I recall one incident in my late teens. I was living with my eldest brother and his gf.
We had a lovely dinner and all i said was, "This piece of Halibut was good enough for Jehovah!"
No, i just be silly there.
I was with my brother and some of his friends...oh , actullay my gf was with us too.
haha, what does that mean, that i did n't even initially remember she as there.
No wonder the relationship only lasted a few weeks.
Anyways, we were all drinking and there was a certain stuff being passed around too.
Well I became violently ill and was vomiting over and over.
I kept vomiting and my stomach was in a lot of pain, no more food coming out.
Instead of food, there was this dark liquid. I concluded this was blood.
And I kept vomiting this liquid out and my stomach hurt more each time I vomited.

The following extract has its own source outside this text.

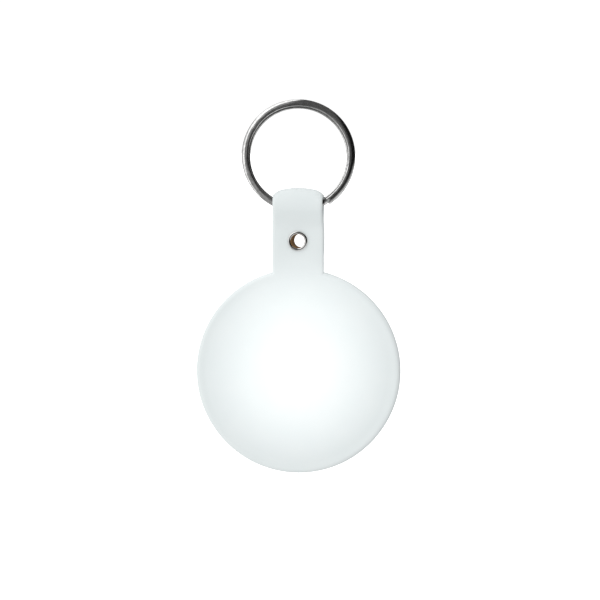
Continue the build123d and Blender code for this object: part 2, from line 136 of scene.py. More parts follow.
PILLOW_RISE = 0.13 * MM          # of the ply round the eyelet, which draws it in
PILLOW_FROM = 2.3 * MM           # from the eyelet's axis
PILLOW_SPREAD = 1.5 * MM
PILLOW_RIM_RUN = 2.5 * MM
PILLOW_FOLD_RUN = 4.0 * MM

EYELET_BORE_R = 1.5 * MM
EYELET_BARREL_R = 1.8 * MM       # of its hole in the strap
BARREL_CLEARANCE = 0.02 * MM
FLANGE_R = 2.22 * MM
FLANGE_CLEARANCE = 0.01 * MM
FLANGE_RISE = 0.42 * MM
FLANGE_FULLNESS = 0.8            # of its rolled section, where 1 is a sine
REAR_FLANGE_R = FLANGE_R - 0.07 * MM
EYELET_LEAN = 0.13               # X for each Y
EYELET_SEGMENTS = 96
BORE_ROWS = 8
POLE_R = 0.0001 * MM             # a revolved point nearer the axis than this is on it
HOLE_REACH = 9.0 * MM
HOLE_SEGMENTS = 64
WASHER_BACK_ROUND = 0.12 * MM
WASHER_FRONT_ROUND = 0.06 * MM

WIRE_DEPTH = 1.55 * MM
WIRE_CREST = -0.26               # how far in from its middle the wire stands highest, in half depths
OUTER_SQUARENESS = 2.1           # of the wire's outer half, where 2 is an ellipse
INNER_SQUARENESS = 3.6
WIRE_POINTS = 40
TURN_STEPS = 150
CROSSING_STEPS = 24
TURN_GAP = 0.1 * MM
CROSS_FROM = math.radians(-72)
CROSS_TO = math.radians(-59)
END_GAP = math.radians(1.4)
END_CHAMFER = math.radians(0.35)
END_SCALE = 0.82                 # of the wire's section at its cut ends
END_FLARE = 0.25 * MM            # of the front turn's cut end, prised outwards
END_FLARE_ARC = math.radians(65)
RING_LIFT = 0.25 * MM            # so that it bears on the fold's inside
RING_SQUASH = 0.99               # height to width, as prised and closed
RING_SHIFT = 0.05 * MM
RING_WIDER = 0.03 * MM
REAR_TURN_DROP = 0.20 * MM       # the turns don't lie quite level
REAR_TURN_LEFT = 0.08 * MM
REAR_TURN_SMALLER = 0.30 * MM    # in radius, so that it shows inside the front one

APEX_Y = puck_low.y - SKIN
DOME_RISE = RIM_Y - APEX_Y
DOME_SPHERE_R = (DOME_EDGE_R**2 + DOME_RISE**2) / (2 * DOME_RISE)
DOME_CENTRE_Y = APEX_Y + DOME_SPHERE_R


# ---- outlines ----

def ramp(distance, run):
    """0 before a distance of 0, rising evenly to 1 over a run."""
    return min(1.0, max(0.0, distance / run))


def rounded(corners, steps=7):
    """Points along straight lines between (u, v, radius) corners, each corner an arc."""
    points = []
    last = len(corners) - 1
    for i, (u, v, radius) in enumerate(corners):
        here = Vector((u, v))
        if not radius or i in (0, last):
            points.append(here)
            continue
        before = (Vector(corners[i - 1][:2]) - here).normalized()
        after = (Vector(corners[i + 1][:2]) - here).normalized()
        half = before.angle(after) / 2
        centre = here + (before + after).normalized() * (radius / math.sin(half))
        first = here + before * (radius / math.tan(half)) - centre
        turn = first.angle_signed(here + after * (radius / math.tan(half)) - centre)
        for step in range(steps + 1):
            angle = -turn * step / steps
            c, s = math.cos(angle), math.sin(angle)
            points.append(centre + Vector((c * first.x - s * first.y, s * first.x + c * first.y)))
    return points


def densified(points, longest):
    """The same outline with no gap between neighbours over a length."""
    dense = [points[0]]
    for a, b in zip(points, points[1:]):
        pieces = max(1, math.ceil((b - a).length / longest))
        dense += [a.lerp(b, k / pieces) for k in range(1, pieces + 1)]
    return dense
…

I enquiried of my brother, his gf and my gf, "Is this blood?"
They all said in that fake reassuring way, "No, don't be silly, that's not blood, you're ok.
It was difficult for me to be 100% sure it was blood, because i ain't a doctor, though now after watching tons of House episodes, i now feel very confident when applying band aids.
The lighting was a dull fluro so the red of the liquid was not clear to me.
And I had been drinking and partaking of the other stuff so my eyes were a bit fuzzy.
I said, "Look i just want to know what it is, don't bulls- me!!"
"No, no, not blood, just some stuff"
I got angrier at them everytime they lied, as all i wanted for my reassurance , was the truth.
When they finally confirmed it was blood, I said, "thankyou for actually telling me the truth"
I was reassured, i relaxed and stopped vomiting and had a jolly good night.
I am not a fan of lying.
My theory of why they lied.
They were the ones who were freakin' out i was vomiting blood and didn't want to face the reality of it.